The Italian Lakes (Grandi laghi prealpini, lit. "great pre-alpine lakes") are a group of large lakes lying on the south side of the Alps, in the basin of the river Po and the Mediterranean Sea. As their name suggests, they are essentially located in northern Italy; however, they are also partly located in southern Switzerland. They are all glacial lakes that formed after the retreat of the glaciers at the end of the last ice age. The group is composed of (from west to east): Lake Orta, Lake Maggiore, Lake Varese, Lake Lugano, Lake Como, Lake Iseo, Lake Idro and Lake Garda. The three largest are all well over 100 km^{2}; they are: Lake Garda (largest in Italy), Lake Maggiore (largest in southern Switzerland) and Lake Como (deepest in Italy).
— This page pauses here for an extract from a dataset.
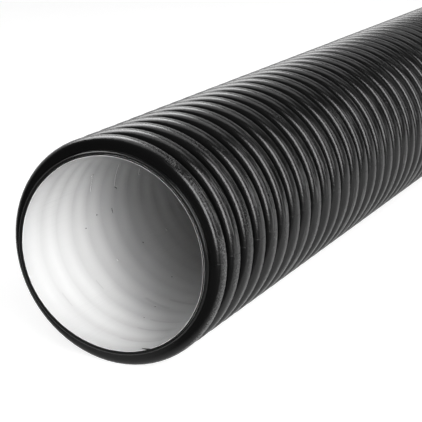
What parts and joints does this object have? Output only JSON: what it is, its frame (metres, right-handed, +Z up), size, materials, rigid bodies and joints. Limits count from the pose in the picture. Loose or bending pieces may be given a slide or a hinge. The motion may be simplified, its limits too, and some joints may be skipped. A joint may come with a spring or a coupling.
{
  "type": "corrugated plastic drainage pipe",
  "caption": "Straight length of twin-wall drainage pipe: black ribbed outer wall with hollow rings, fused to a smooth pale liner, sawn square at both ends.",
  "frame": {"origin": "middle of the pipe's length, on the level floor that its ribs lie on", "axes": "+X along the pipe's axis, from the sawn mouth seen in the picture to the far end; +Z up; the side seen in the picture faces -Y"},
  "size_m": [1, 0.2, 0.2],
  "materials": {
    "black_outer_wall": "black polyethylene with a soft sheen, faint scuffs on the crests",
    "pale_liner": "smooth, nearly white polyethylene with a soft sheen"
  },
  "bodies": {
    "root": {"corrugated_outer_wall": "black_outer_wall", "smooth_liner": "pale_liner"}
  },
  "joints": []
}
The lakes are located in the Italian regions of Piedmont, Lombardy, Veneto and Trentino-Alto Adige/Südtirol, and in the Swiss canton of Ticino. They are all located at least partly in Italy, while two of them (Maggiore and Lugano) are partly in Switzerland.
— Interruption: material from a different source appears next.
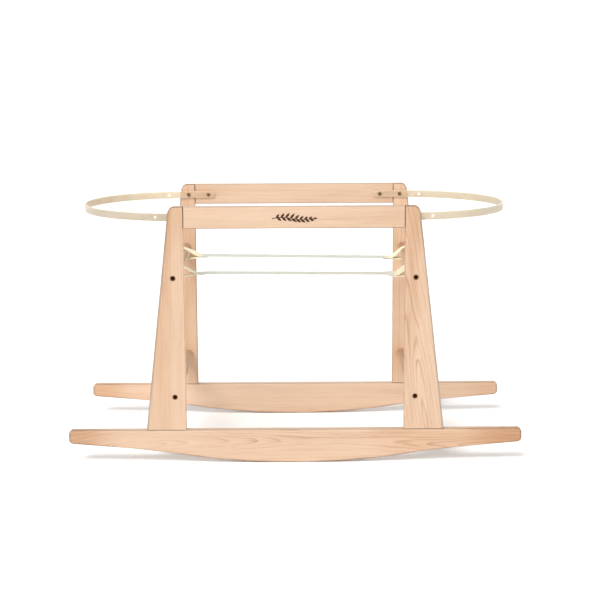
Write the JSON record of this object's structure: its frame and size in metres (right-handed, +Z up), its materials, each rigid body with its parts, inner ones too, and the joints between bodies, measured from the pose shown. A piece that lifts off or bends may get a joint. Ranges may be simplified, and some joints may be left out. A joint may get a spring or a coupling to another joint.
{
  "type": "rocking bassinet stand",
  "caption": "Wooden rocking stand for a baby's basket: two rocker frames tied by crossbars, webbing straps and plastic basket bands.",
  "frame": {"origin": "centre of the bounding box in X and Y, at its bottom, where the rockers meet the floor", "axes": "+X along the rockers and rails, towards the right end; +Y from the front frame to the rear frame; +Z up"},
  "size_m": [0.88, 0.394, 0.502],
  "materials": {
    "beech": "satin clear lacquer on pale beech",
    "dowel_pin": "plain beech pin",
    "cream_plastic": "satin, slightly translucent cream plastic strip",
    "cotton_webbing": "natural herringbone cotton webbing",
    "black_steel": "blackened steel",
    "antique_brass": "antique brass plated steel",
    "zinc_steel": "zinc plated steel"
  },
  "bodies": {
    "root": {"front_basket_strap": "cotton_webbing", "front_left_foot_pin_inner": "dowel_pin", "front_left_foot_pin_outer": "dowel_pin", "front_left_leg": "beech", "front_left_leg_screw": "antique_brass", "front_left_lower_bolt": "black_steel", "front_left_lower_insert": "zinc_steel", "front_left_rail_pin_lower": "dowel_pin", "front_left_rail_pin_upper": "dowel_pin", "front_left_rail_screw": "antique_brass", "front_left_upper_bolt": "black_steel", "front_left_upper_insert": "zinc_steel", "front_right_foot_pin_inner": "dowel_pin", "front_right_foot_pin_outer": "dowel_pin", "front_right_leg": "beech", "front_right_leg_screw": "antique_brass", "front_right_lower_bolt": "black_steel", "front_right_lower_insert": "zinc_steel", "front_right_rail_pin_lower": "dowel_pin", "front_right_rail_pin_upper": "dowel_pin", "front_right_rail_screw": "antique_brass", "front_right_upper_bolt": "black_steel", "front_right_upper_insert": "zinc_steel", "front_rocker": "beech", "front_top_rail": "beech", "left_basket_band": "cream_plastic", "left_lower_crossbar": "beech", "left_upper_crossbar": "beech", "rear_basket_strap": "cotton_webbing", "rear_left_foot_pin_inner": "dowel_pin", "rear_left_foot_pin_outer": "dowel_pin", "rear_left_leg": "beech", "rear_left_leg_screw": "antique_brass", "rear_left_lower_bolt": "black_steel", "rear_left_lower_insert": "zinc_steel", "rear_left_rail_pin_lower": "dowel_pin", "rear_left_rail_pin_upper": "dowel_pin", "rear_left_rail_screw": "antique_brass", "rear_left_upper_bolt": "black_steel", "rear_left_upper_insert": "zinc_steel", "rear_right_foot_pin_inner": "dowel_pin", "rear_right_foot_pin_outer": "dowel_pin", "rear_right_leg": "beech", "rear_right_leg_screw": "antique_brass", "rear_right_lower_bolt": "black_steel", "rear_right_lower_insert": "zinc_steel", "rear_right_rail_pin_lower": "dowel_pin", "rear_right_rail_pin_upper": "dowel_pin", "rear_right_rail_screw": "antique_brass", "rear_right_upper_bolt": "black_steel", "rear_right_upper_insert": "zinc_steel", "rear_rocker": "beech", "rear_top_rail": "beech", "right_basket_band": "cream_plastic", "right_lower_crossbar": "beech", "right_upper_crossbar": "beech"}
  },
  "joints": []
}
The Italian Lakes have constituted a popular tourist destination since the Roman Era for their mild climate and their view of the Alps. Gestione Governativa Navigazione Laghi (Navigazione Laghi) operates ship routes on lakes Maggiore, Garda and Como.

==Climate==
At latitudes between 45° and 46° North and at elevations below 400 metres above sea level, the Italian Lakes enjoy a lot of sunshine and very mild weather. The region is known for its sub-Mediterranean climate, making it the warmest area of Switzerland and significantly warmer than most regions of northern Italy. There sub-tropical plants can grow all year round in the numerous gardens, notably those of the Borromean and Brissago Islands. During winter, the lakes help to maintain a higher temperature in the surrounding regions (since water releases heat energy more slowly than air) with snowfalls being erratic and primarily affecting the higher elevations around the lakes. Rainfall is lowest during the winter months and heaviest around summer, peaking in spring and autumn.
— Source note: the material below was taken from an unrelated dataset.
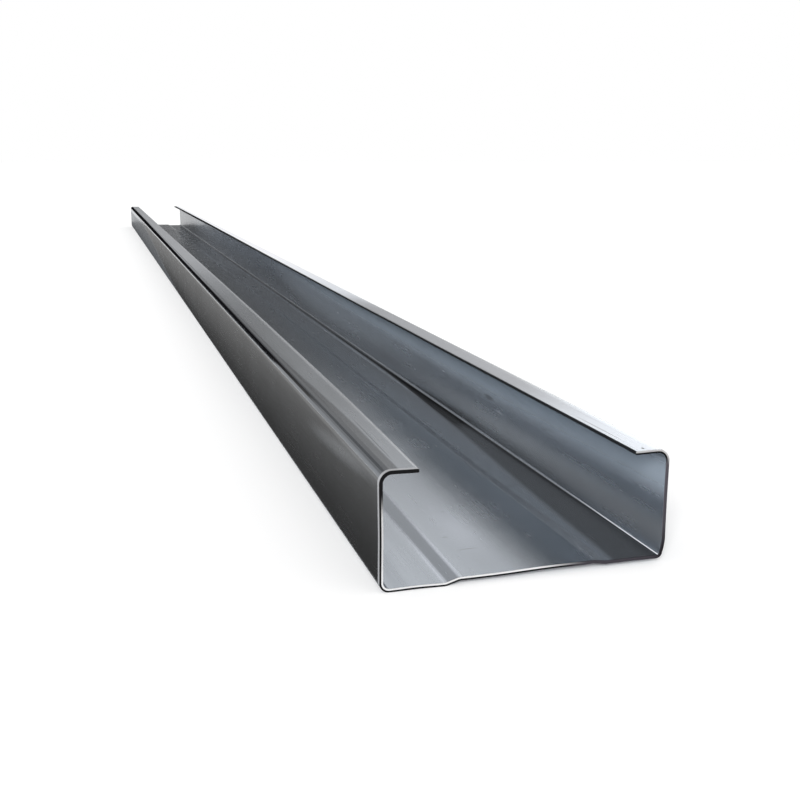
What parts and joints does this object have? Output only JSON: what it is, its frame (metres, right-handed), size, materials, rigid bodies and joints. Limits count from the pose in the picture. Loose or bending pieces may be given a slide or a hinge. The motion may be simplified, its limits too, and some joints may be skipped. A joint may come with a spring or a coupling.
{
  "type": "c purlin",
  "caption": "Straight length of cold rolled zinc coated steel C section with lipped flanges and a web whose middle is stepped inwards.",
  "frame": {"origin": "centre of the purlin's footprint, on the level that the back of its web rests on", "axes": "+Y along the purlin, +X across the web from one flange to the other, +Z from the web towards the open mouth between the lips"},
  "size_m": [0.2, 4, 0.08],
  "materials": {
    "zinc_coated_steel": "satin hot dip zinc, smooth, with faint rolling streaks"
  },
  "bodies": {
    "root": {"c_purlin": "zinc_coated_steel"}
  },
  "joints": []
}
The particularly mild climate of the Italian Lakes favours the growth of some hardy Mediterranean plants, including the olive tree, parasol pine, Mediterranean cypress, Chinese windmill palm and Canary Island date palm. Lake Lugano (Gandria) is one of the few places in Switzerland where olives are grown. Some hardy citrus trees, such as hardy lemons and satsuma can also be found around Lake Garda, which are extremely rare at this latitude.